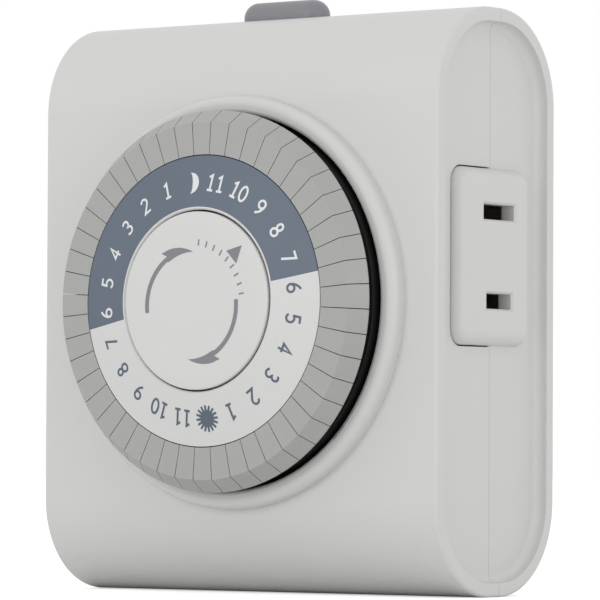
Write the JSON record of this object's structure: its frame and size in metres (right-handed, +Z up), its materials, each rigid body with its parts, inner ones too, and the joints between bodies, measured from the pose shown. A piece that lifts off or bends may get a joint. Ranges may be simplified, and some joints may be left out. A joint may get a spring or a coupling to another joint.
{
  "type": "plug-in timer switch",
  "caption": "Mains timer that plugs into a wall socket, with a turning day dial ringed by push-down tabs, an outlet on its side and an override button on top.",
  "frame": {"origin": "on the flat rear face, midway between the two plug blades", "axes": "+Z up, +Y into the wall, +X to the right seen from the front"},
  "size_m": [0.0706, 0.056, 0.0869],
  "materials": {
    "white_plastic": "fine satin",
    "disc_plastic": "satin",
    "steel": "zinc plated",
    "copper": "enamelled copper wire",
    "ferrite": "dark ferrite",
    "nickel_brass": "nickel plated",
    "brass": "bare",
    "bronze": "bare",
    "silver": "silver alloy",
    "wire_cover": "smooth",
    "screw_steel": "zinc plated",
    "black_plastic": "satin",
    "ring_plastic": "satin, printed",
    "gear_plastic": "natural acetal",
    "spring_steel": "plain",
    "gear_brass": "turned",
    "slide_plastic": "natural acetal",
    "button_plastic": "satin",
    "tripper_plastic": "satin"
  },
  "bodies": {
    "case": {"front_shell": "white_plastic", "rear_shell": "white_plastic", "centre_disc": "disc_plastic", "dial_spindle": "steel", "mechanism_plate": "steel", "motor_can": "steel", "motor_cover": "steel", "motor_coil": "copper", "motor_rotor": "ferrite", "gear_arbors": "steel", "neutral_blade": "nickel_brass", "line_blade": "nickel_brass", "neutral_bar": "brass", "line_bar": "brass", "outlet_neutral_contact": "bronze", "outlet_line_contact": "bronze", "fixed_arm": "brass", "fixed_rivet": "silver", "arm_rivet": "brass", "arm_foot": "bronze", "motor_leads": "wire_cover", "case_screws": "screw_steel", "plate_screws": "screw_steel", "motor_screws": "screw_steel"},
    "dial": {"dial_wheel": "black_plastic", "number_ring": "ring_plastic"},
    "clutch": {"clutch_gear": "gear_plastic", "clutch_pinion": "gear_plastic", "clutch_spring": "spring_steel"},
    "first_gear": {"first_gear": "gear_plastic"},
    "motor_pinion": {"motor_pinion": "gear_brass"},
    "switch_slide": {"switch_slide": "slide_plastic"},
    "moving_arm": {"moving_arm": "bronze", "moving_rivet": "silver"},
    "override_button": {"override_button": "button_plastic", "button_spring": "spring_steel"},
    "trippers_hour_01": {"trippers_hour_01": "tripper_plastic"},
    "trippers_hour_02": {"trippers_hour_02": "tripper_plastic"},
    "trippers_hour_03": {"trippers_hour_03": "tripper_plastic"},
    "trippers_hour_04": {"trippers_hour_04": "tripper_plastic"},
    "trippers_hour_05": {"trippers_hour_05": "tripper_plastic"},
    "trippers_hour_06": {"trippers_hour_06": "tripper_plastic"},
    "trippers_hour_07": {"trippers_hour_07": "tripper_plastic"},
    "trippers_hour_08": {"trippers_hour_08": "tripper_plastic"},
    "trippers_hour_09": {"trippers_hour_09": "tripper_plastic"},
    "trippers_hour_10": {"trippers_hour_10": "tripper_plastic"},
    "trippers_hour_11": {"trippers_hour_11": "tripper_plastic"},
    "trippers_hour_12": {"trippers_hour_12": "tripper_plastic"},
    "trippers_hour_13": {"trippers_hour_13": "tripper_plastic"},
    "trippers_hour_14": {"trippers_hour_14": "tripper_plastic"},
    "trippers_hour_15": {"trippers_hour_15": "tripper_plastic"},
    "trippers_hour_16": {"trippers_hour_16": "tripper_plastic"},
    "trippers_hour_17": {"trippers_hour_17": "tripper_plastic"},
    "trippers_hour_18": {"trippers_hour_18": "tripper_plastic"},
    "trippers_hour_19": {"trippers_hour_19": "tripper_plastic"},
    "trippers_hour_20": {"trippers_hour_20": "tripper_plastic"},
    "trippers_hour_21": {"trippers_hour_21": "tripper_plastic"},
    "trippers_hour_22": {"trippers_hour_22": "tripper_plastic"},
    "trippers_hour_23": {"trippers_hour_23": "tripper_plastic"},
    "trippers_hour_24": {"trippers_hour_24": "tripper_plastic"}
  },
  "joints": [
    {"name": "dial_turn", "type": "hinge", "parent": "case", "child": "dial", "pos_m": [0, -0.03, -0.0064], "axis": [0, 1, 0], "continuous": true},
    {"name": "clutch_turn", "type": "hinge", "parent": "case", "child": "clutch", "pos_m": [0.01148, -0.02, -0.02628], "axis": [0, 1, 0], "continuous": true},
    {"name": "first_gear_turn", "type": "hinge", "parent": "case", "child": "first_gear", "pos_m": [0.00208, -0.02, -0.0297], "axis": [0, 1, 0], "continuous": true},
    {"name": "motor_turn", "type": "hinge", "parent": "case", "child": "motor_pinion", "pos_m": [-0.00758, -0.018, -0.02711], "axis": [0, 1, 0], "continuous": true},
    {"name": "override_press", "type": "slide", "parent": "case", "child": "override_button", "axis": [0, 0, -1], "range_m": [0, 0.0016], "stiffness_N_per_m": 400, "springref_m": -0.001, "deforming": ["button_spring"]},
    {"name": "slide_shift", "type": "slide", "parent": "case", "child": "switch_slide", "axis": [0, 1, 0], "range_m": [0, 0.0016]},
    {"name": "arm_flex", "type": "hinge", "parent": "case", "child": "moving_arm", "pos_m": [-0.008, -0.0172, 0.0124], "axis": [-1, 0, 0], "range_deg": [0, 7.52]},
    {"name": "tripper_hour_01_push", "type": "slide", "parent": "dial", "child": "trippers_hour_01", "axis": [0, 1, 0], "range_m": [0, 0.0018]},
    {"name": "tripper_hour_02_push", "type": "slide", "parent": "dial", "child": "trippers_hour_02", "axis": [0, 1, 0], "range_m": [0, 0.0018]},
    {"name": "tripper_hour_03_push", "type": "slide", "parent": "dial", "child": "trippers_hour_03", "axis": [0, 1, 0], "range_m": [0, 0.0018]},
    {"name": "tripper_hour_04_push", "type": "slide", "parent": "dial", "child": "trippers_hour_04", "axis": [0, 1, 0], "range_m": [0, 0.0018]},
    {"name": "tripper_hour_05_push", "type": "slide", "parent": "dial", "child": "trippers_hour_05", "axis": [0, 1, 0], "range_m": [0, 0.0018]},
    {"name": "tripper_hour_06_push", "type": "slide", "parent": "dial", "child": "trippers_hour_06", "axis": [0, 1, 0], "range_m": [0, 0.0018]},
    {"name": "tripper_hour_07_push", "type": "slide", "parent": "dial", "child": "trippers_hour_07", "axis": [0, 1, 0], "range_m": [0, 0.0018]},
    {"name": "tripper_hour_08_push", "type": "slide", "parent": "dial", "child": "trippers_hour_08", "axis": [0, 1, 0], "range_m": [0, 0.0018]},
    {"name": "tripper_hour_09_push", "type": "slide", "parent": "dial", "child": "trippers_hour_09", "axis": [0, 1, 0], "range_m": [0, 0.0018]},
    {"name": "tripper_hour_10_push", "type": "slide", "parent": "dial", "child": "trippers_hour_10", "axis": [0, 1, 0], "range_m": [0, 0.0018]},
    {"name": "tripper_hour_11_push", "type": "slide", "parent": "dial", "child": "trippers_hour_11", "axis": [0, 1, 0], "range_m": [0, 0.0018]},
    {"name": "tripper_hour_12_push", "type": "slide", "parent": "dial", "child": "trippers_hour_12", "axis": [0, 1, 0], "range_m": [0, 0.0018]},
    {"name": "tripper_hour_13_push", "type": "slide", "parent": "dial", "child": "trippers_hour_13", "axis": [0, 1, 0], "range_m": [0, 0.0018]},
    {"name": "tripper_hour_14_push", "type": "slide", "parent": "dial", "child": "trippers_hour_14", "axis": [0, 1, 0], "range_m": [0, 0.0018]},
    {"name": "tripper_hour_15_push", "type": "slide", "parent": "dial", "child": "trippers_hour_15", "axis": [0, 1, 0], "range_m": [0, 0.0018]},
    {"name": "tripper_hour_16_push", "type": "slide", "parent": "dial", "child": "trippers_hour_16", "axis": [0, 1, 0], "range_m": [0, 0.0018]},
    {"name": "tripper_hour_17_push", "type": "slide", "parent": "dial", "child": "trippers_hour_17", "axis": [0, 1, 0], "range_m": [0, 0.0018]},
    {"name": "tripper_hour_18_push", "type": "slide", "parent": "dial", "child": "trippers_hour_18", "axis": [0, 1, 0], "range_m": [0, 0.0018]},
    {"name": "tripper_hour_19_push", "type": "slide", "parent": "dial", "child": "trippers_hour_19", "axis": [0, 1, 0], "range_m": [0, 0.0018]},
    {"name": "tripper_hour_20_push", "type": "slide", "parent": "dial", "child": "trippers_hour_20", "axis": [0, 1, 0], "range_m": [0, 0.0018]},
    {"name": "tripper_hour_21_push", "type": "slide", "parent": "dial", "child": "trippers_hour_21", "axis": [0, 1, 0], "range_m": [0, 0.0018]},
    {"name": "tripper_hour_22_push", "type": "slide", "parent": "dial", "child": "trippers_hour_22", "axis": [0, 1, 0], "range_m": [0, 0.0018]},
    {"name": "tripper_hour_23_push", "type": "slide", "parent": "dial", "child": "trippers_hour_23", "axis": [0, 1, 0], "range_m": [0, 0.0018]},
    {"name": "tripper_hour_24_push", "type": "slide", "parent": "dial", "child": "trippers_hour_24", "axis": [0, 1, 0], "range_m": [0, 0.0018]}
  ],
  "couplings": [
    {"joint": "clutch_turn", "follows": "dial_turn", "ratio": -7.5},
    {"joint": "first_gear_turn", "follows": "dial_turn", "ratio": 30},
    {"joint": "motor_turn", "follows": "dial_turn", "ratio": -120},
    {"joint": "slide_shift", "follows": "override_press", "ratio": 1},
    {"joint": "arm_flex", "follows": "override_press", "rad_per_m": 81.967}
  ]
}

----

> _AIM OF THE TASK_
Look through the data and gather every line with the string "from" in it.

> _SOLUTION TO THE EXERCISE_
Write the JSON record of this object's structure: its frame and size in metres (right-handed, +Z up), its materials, each rigid body with its parts, inner ones too, and the joints between bodies, measured from the pose shown. A piece that lifts off or bends may get a joint. Ranges may be simplified, and some joints may be left out. A joint may get a spring or a coupling to another joint.
  "frame": {"origin": "on the flat rear face, midway between the two plug blades", "axes": "+Z up, +Y into the wall, +X to the right seen from the front"},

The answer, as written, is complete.